Has there ever been a poet so thoroughly American as Whitman?  His book of verse, Leaves Of Grass (1855), holds the essence of being an American. It also reflects on the ways in which our country’s ideals have been forsaken. Whitman’s personal life suffered much because of our American Puritan taboos against sex.

For too many people, and you know who I mean, Whitman is also the USA’s biggest embarrassment. He writes that for our democracy to be true, the American ideal of universal equality must embrace gay people. Whitman is a subversive and radical poet. American school children for the past 60 years have been carefully protected from exposure to him. I did not read Whitman until I was finished with college, when my mother, of all people, gave me a volume of Leaves Of Grass as a gift.

 A leaf for hand in hand;

You natural persons old and young!

You on the Mississippi and on all the branches and bayous of the Mississippi!

You friendly boatmen and mechanics! You roughs!

You twain! And all processions moving along the streets!

I wish to infuse myself among you till I see it common for you to walk hand in hand.

I identify as bohemian, but Whitman was a true bohemian. He never gave into having a regular occupation and he was a singularly solitary man. Probably, not by choice.

Whitman was born on Long Island in NY. He did the usual boy things until he was 11-years-old, when he quit school. He ran errands for a lawyer and a doctor, and then became an apprentice typesetter for a Brooklyn newspaper.

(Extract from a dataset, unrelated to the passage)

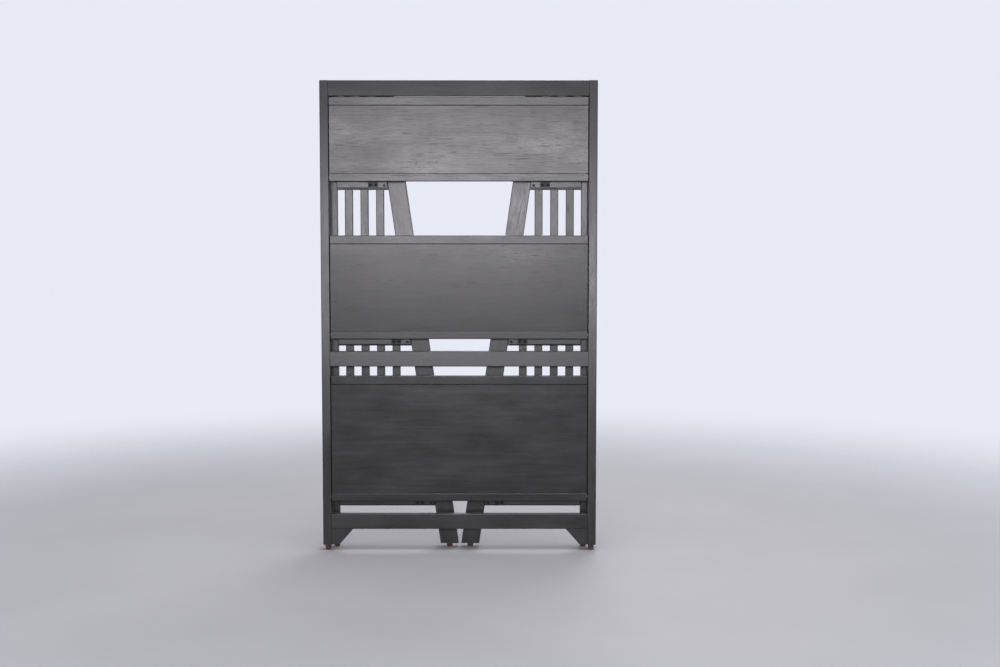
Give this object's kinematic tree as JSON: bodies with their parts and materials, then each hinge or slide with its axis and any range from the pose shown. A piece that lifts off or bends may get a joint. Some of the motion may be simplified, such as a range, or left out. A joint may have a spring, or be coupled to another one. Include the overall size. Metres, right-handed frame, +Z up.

He then taught school in several small villages while contributing articles to various periodicals. In 1844, he left country life for the big city. In NYC, he worked for newspapers, starting as a typesetter and then working his way up to reporter, feature writer and eventually an editor. Whitman also took to a life of enjoying theatre, cafes and nightclubs. He went to art exhibitions, museum openings and the opera. He watched the ships come into the harbor and walked among the people of the great city. He had a habit of sitting near the hot, rugged carriage drivers. He crossed back and forth on the Brooklyn ferry to gaze at the deck hands.

Sometime after 1855, when Leaves Of Grass was first published, Whitman experienced a kind of emotional/spiritual crisis that transformed him from a really good newspaper man to an extraordinary poet. In the manner of so many gay men in NYC and San Francisco in late 1970s, he gave up being a dandy and he became a butch clone.

Nowadays, if Whitman is taught in our schools as part of the canon of American literature, there is still much resistance to identifying him as gay. Maybe, because of passages like this:

I share the midnight orgies of young men

I pick out some low person for my dearest friend,

He shall be lawless, rude, illiterate, he shall be condemned by others for deeds done

I will play a part no longer, why should I exile myself from my companions?

As the years passed, Whitman continued to revise Leaves Of Grass, with the 1882 version becoming the most significant. That edition was released by a prominent Boston publisher. The Commonwealth of Massachusetts declared the book obscene because of its references to same-sex love, birthing the term: “Banned in Boston”

Photo credit: O0bg.com

The obscenity charges brought world-wide attention, and of course Leaves Of Grass sold even more copies, becoming a bestseller. Whitman emerged from the controversy rich and famous. How American is that?

America’s very unfortunate Secretary Of Education, Betsy “Boom-Boom” DeVoss has acknowledged support for removing references to Gay History from the curriculum of public schools. Of course, she then plans to get rid of public education all together, and I don’t think they plan to teach Walt Whitman at Michael Richard Pence High School.

Whitman celebrates his 199th birthday today. Let’s take him out for cocktails.